There are three Suzuki films coming out on dvd soon: 'Kanto Wanderer', 'Underworld Beauty', and 'Tattooed Life'. Figured now was a good time to get a discussion going. So here's topic question:

Do you think that the editing style of 'Branded to Kill' limits its ability to tell its story? Is it as 'incomprehensible' as the movie studio said it was?
"I have love to give, I just don't know where to put it."

analogzombie

well we can chat about Tokyo Drifter and Pistol Opera then okay...  :wink:

Do you feel that the color transitions in Tokyo Drifter heighten or detract from the violence taking place during these scenes?

is Pistol Opera a desperate attempt by Suzuki to capitalize on his new found appreciation in the west or simply the logical continuation of thematic ideas he has been developing since the 60's?
"I have love to give, I just don't know where to put it."

lamas

whadya need to write a report on it or something?  the color just makes it look cool.

analogzombie

haha, i was just trying to get something going, but you make a good point. Do you think Suzuki was just trying to spice up the bland storyline with some cool imagery or was it a decision based on some artistic theme he was attempting to work ino the subtext?

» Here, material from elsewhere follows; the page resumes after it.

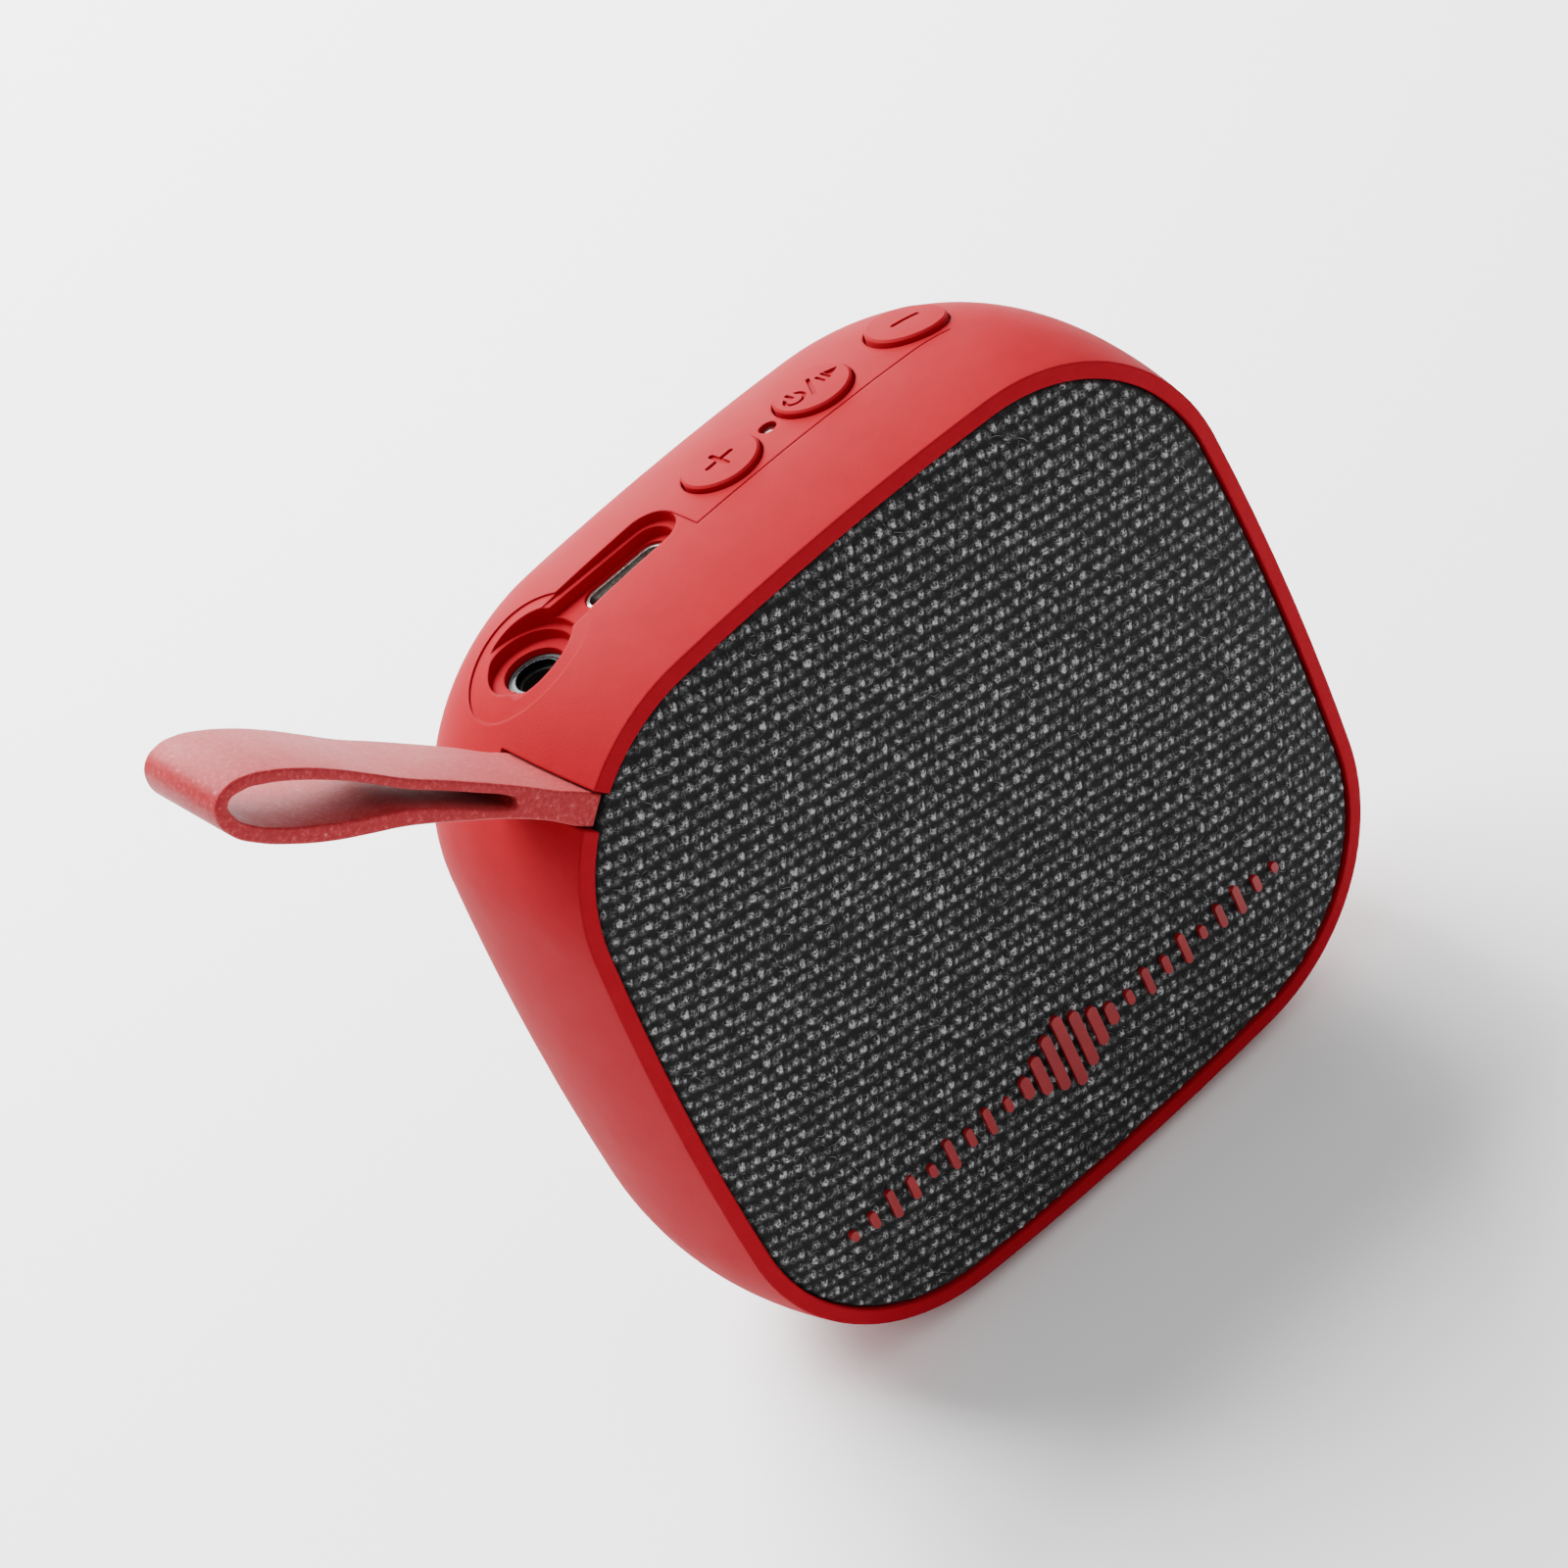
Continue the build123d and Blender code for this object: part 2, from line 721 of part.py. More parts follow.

I love the Nightclub set that is floodded with colored light.
***SPOILERS***

The end sequence where it is encased in darkness, then as tetsu opens the door (wearing a white suit no less) the room suddenly goess all-white, classic, beautiful and great to look at.
"I have love to give, I just don't know where to put it."

You Never Got Me Down Ray

QuoteDo you think that the editing style of 'Branded to Kill' limits its ability to tell its story? Is it as 'incomprehensible' as the movie studio said it was?

I just saw this for the first time and really there was nothing bad about it. The cinematography was great and the editing was good. I didn't notice the editing taking away from the storytelling much, but I can see where you are coming from. The beginning was a bit confusing at first and better editing might have been able to take care of that, but after the scene was over, I think I understood what I had just seen. No, not as imcomprehensible as I had heard. The first little mission was the only thing I was not so certain about, everything else was pretty coferent.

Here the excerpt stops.